SPS has its problems--mostly the same ones as LPS--but at least you only get short midnight blackouts. How is LPS supposed to outcompete that?

Posted by Karl Gallagher at April 11, 2005 10:10 AM

I think that the assumption is that cell farms are emplaced all the way around the moon, and the power is carried from the far side to the transmitter on the near side.

Posted by Rand Simberg at April 11, 2005 10:26 AM

I think the idea was to place the PV farms on the two limbs of the moon (as seen from Earth), so it isn't necessary to transmit power very far.

These kinds of megaengineering proposals are fun, but they aren't going to do much aside possibly from earning Criswell mention in future histories of space development.

On a smaller (maybe a few GW) scale, I wonder if it would be possible to put large particle beam weapons on the moon, for Earth surface bombardment? The idea would be to produce extremely energetic proton beams, have them hit the atmosphere to produce muons, which would cause lethal radiation on the ground and in buried bunkers. Very energetic particles don't have to be neutralized since they won't be deflected much by magnetic fields (and the impact point on Earth can be monitored to provide feedback, albeit with a time delay).

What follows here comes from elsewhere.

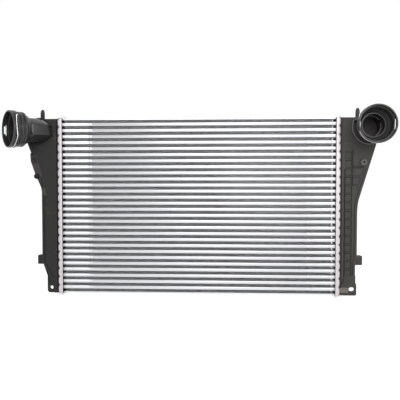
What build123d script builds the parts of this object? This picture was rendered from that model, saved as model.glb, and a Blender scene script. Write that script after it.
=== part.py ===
from build123d import *
import os
from math import acos, asin, atan2, cos, degrees, radians, sin, sqrt, tan

# A charge-air intercooler: a brazed aluminium core of flat tubes and air fins between two
# tube plates (headers), with a moulded plastic tank crimped to each header.
# X runs along the tubes, +Y is the rear face, +Z is up.  The origin is the middle of the
# line between the two top locating pins, on the plane of the tanks' top faces.

os.makedirs("parts", exist_ok=True)

# ------------------------------------------------------------------ core
tube_count = 28
tube_height = 8.0
tube_depth = 32.0
tube_wall = 0.5
tube_nose = 2.4
tube_stickout = 3.0
fin_height = 6.0
fin_inset = 0.8
fin_end_gap = 4.5
core_width = 627.0
turbulator_gauge = 0.3
turbulator_waves = 1
turbulator_play = 0.05
turbulator_inset = 4.0

fin_depth = tube_depth - 2 * fin_inset
row_pitch = tube_height + fin_height
stack_height = tube_count * tube_height + (tube_count + 1) * fin_height

# ------------------------------------------------------------------ side plates
side_plate_height = 3.5
side_plate_gauge = 1.2
hook_start = 9.0
hook_peak = 6.5
hook_peak_inset = 3.0
hook_end_inset = 1.0
hook_inset = 2.0

hook_depth = tube_depth - 2 * hook_inset

tank_height = stack_height + 2 * side_plate_height
tank_top = 0.0
tank_bottom = tank_top - tank_height
core_mid = tank_top - tank_height / 2

# ------------------------------------------------------------------ headers
header_gauge = 1.5
header_width = 10.5
header_overhang = 1.0
header_corner = 2.5
braze_gap = 0.05
lip_cover = 2.3
lip_play = 0.7
crimp_pitch = 19.2
crimp_notch = 3.4
crimp_notch_depth = 2.6

# The tank is as deep as the tubes with their room and its own walls; the header takes both.
tank_wall = 3.0
tube_room = 1.0
tank_depth = tube_depth + 2 * tube_room + 2 * tank_wall
header_depth = tank_depth + 2 * lip_play + 2 * lip_cover + 2 * header_gauge

header_height = tank_height + 2 * header_overhang
header_inner_x = core_width / 2
header_outer_x = header_inner_x + header_width

# ------------------------------------------------------------------ gasket and tank foot
gasket_thickness = 2.0
gasket_width = 5.0
foot_play = 0.2
foot_thickness = header_width - 2 * header_gauge - gasket_thickness

foot_x = header_inner_x + header_gauge + gasket_thickness
foot_depth = header_depth - 2 * header_gauge - 2 * foot_play
foot_height = header_height - 2 * header_gauge - 2 * foot_play

# ------------------------------------------------------------------ tank bodies
tank_round = 9.0
tank_lip_gap = 0.5
cavity_chamfer = 4.0
tank_narrow = 11.0
tank_x = header_outer_x + tank_lip_gap
collar_height = header_height - 2 * header_gauge - 2 * lip_cover - 2 * foot_play
tank_front = -tank_depth / 2

# The two pins sit on the tank tops; the shoulders and the right port keep their way beyond them.
pin_spacing = 730.0
pin_reach = pin_spacing / 2 - tank_x
left_shoulder_margin = 38.0
left_waist_taper = 3.5
right_port_margin = 22.5

# left tank, outline as reach from the crimp line and height below the top or above the bottom
left_shoulder_reach = pin_reach + left_shoulder_margin
left_waist_reach = left_shoulder_reach - left_waist_taper
left_waist_drop = 50.0
left_knee_drop = 143.0
left_knee_ease = 14.0
left_body_reach = 39.5
left_heel_rise = 70.5
left_ankle_rise = 22.5

# right tank
right_knee_drop = 202.0
right_knee_ease = 17.5
right_body_reach = 38.5
right_shin_reach = 35.0
right_shin_rise = 88.0
right_shin_length = 20.0
right_heel_rise = 34.0
right_ankle_rise = 23.5
lobe_bevel = 6.0

# ------------------------------------------------------------------ ports
socket_r = 42.0
socket_mouth_r = 38.0
flange_length = 6.5
groove_r = 40.0
groove_width = 4.5
collar_r = 41.0
collar_end = 33.0
ring_start = 18.0
ring_width = 7.0
ring_depth = 1.6
cone_length = 15.0
seat_r = 36.0
seat_start = 13.0
socket_depth = 38.0
ledge_r = 29.0
ledge_length = 4.0
neck_r = 27.0
neck_wall = 2.5
neck_bore_r = neck_r - neck_wall

base_height = 2.0
left_base_r = 28.5
right_base_r = 38.0
right_base_inset = 6.0
base_front = tank_front - base_height

left_port_yaw = 50.0
left_mouth_margin = 15.0
left_port_drop = 28.5
left_mouth_reach = left_shoulder_reach + left_mouth_margin
left_mouth_front = 80.0
left_neck_length = 53.0
left_elbow_r = 30.0
right_port_drop = 22.0
right_port_reach = pin_reach + right_port_margin
right_mouth_front = 100.0

# ------------------------------------------------------------------ spring clips
wire_r = 1.2
wire_clearance = 0.1
clip_leg = 38.4
clip_open_angle = 37.0
clip_bend = 5.0
window_half_height = 16.0

# ------------------------------------------------------------------ pins and pads
pin_r = 5.0
pin_height = 22.5
pin_bevel = 2.0
pad_height = 21.0
pad_depth = 22.0
pad_reach = 51.7
pad_corner = 1.6
left_pad_rise = 76.5
right_pad_rise = 79.0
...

Posted by Paul Dietz at April 11, 2005 10:54 AM

Paul D.

Better yet why not a mass accelerator and throw rocks downhill into the gravity well of the Earth. Lots of capability with a kinetic kill vehicle.

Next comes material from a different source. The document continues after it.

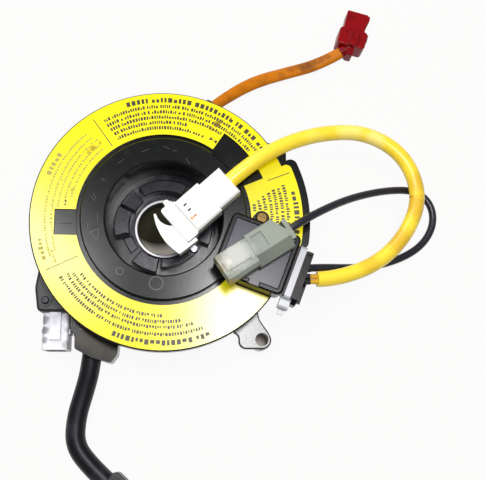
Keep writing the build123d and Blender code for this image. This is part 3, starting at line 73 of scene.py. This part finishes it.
# On the clear plug: a paler front half, amber tints at the mouth, and one small near-white patch that is a
# painted glint.
HORN_TINTS_AND_GLINT = [
    (28.3, -18.6, 7.5, 0.75, "eae9e2"), (24.4, -22.6, 5, 0.6, "dcdacf"), (22.5, -23.8, 2.2, 0.7, "b0966c"),
    (21.3, -19.9, 2.2, 0.6, "a09272"), (26.8, -29.2, 2.2, 0.7, "bc985e"), (25.6, -21.4, 1.8, 0.8, "fbf6ee"),
    (33.7, -16.6, 4, 0.4, "c8ccc4"),
]
# On the pale socket: grey patches painted at its left wall and at its right edge, beside the outlet, as shade.
COLUMN_PAINTED_SHADE = [
    (-47.7, -45.2, 2.6, 0.85, "5a5862"), (-47.9, -41.1, 2.6, 0.85, "6a6872"),
    (-47.9, -49.3, 2.2, 0.7, "5a5862"), (-39.0, -51.2, 2.5, 0.6, "8a8890"),
    (-38.9, -45.1, 1.6, 0.6, "9a98a2"),
]


def high_of(name):
    """Top of a node in metres, from its vertices read as one array."""
    vertices = nodes[name].data.vertices
    points = np.empty(3 * len(vertices), np.float32)
    vertices.foreach_get("co", points)
    return float(points[2::3].max())


# ---------------------------------------------------------------- camera

CAMERA_AT = Vector((5.727, -76.232, 350.0)) * MM
CAMERA_LOOKS_AT = Vector((32.347, -8.715, 27.2)) * MM
CAMERA_ANGLE = math.radians(33.583)

camera_data = bpy.data.cameras.new("camera")
camera = bpy.data.objects.new("camera", camera_data)
scene.collection.objects.link(camera)
scene.camera = camera
camera_data.sensor_width = 36.0
camera_data.lens = 18.0 / math.tan(CAMERA_ANGLE / 2)
camera_data.clip_start, camera_data.clip_end = 0.01, 20.0
forward = (CAMERA_LOOKS_AT - CAMERA_AT).normalized()
right = forward.cross(Vector((0, 1, 0))).normalized()
up = right.cross(forward)
camera.matrix_world = Matrix.Translation(CAMERA_AT) @ Matrix((right, up, -forward)).transposed().to_4x4()

# ---------------------------------------------------------------- cords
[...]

Posted by buffpilot at April 11, 2005 12:31 PM

buffpilot: the peak power requirements for throwing rocks of useful size is much higher, and the rocks do not penetrate as far as very energetic muons would. Radiation can be delivered more quickly as well.

Posted by Paul Dietz at April 11, 2005 01:06 PM

There are a lot cheaper to ship radiation than building a Lunar installation.

Posted by Sam Dinkin at April 12, 2005 07:18 PM

Sam: radiation capable of penetrating deeply into shielded installations? Not even the radiation from a nuclear blast will do that (and nuclear explosions are ruled out on treaty ground). Now, maybe this scheme would could as a WMD, in which case it's also prohibited by treaty, but maybe not.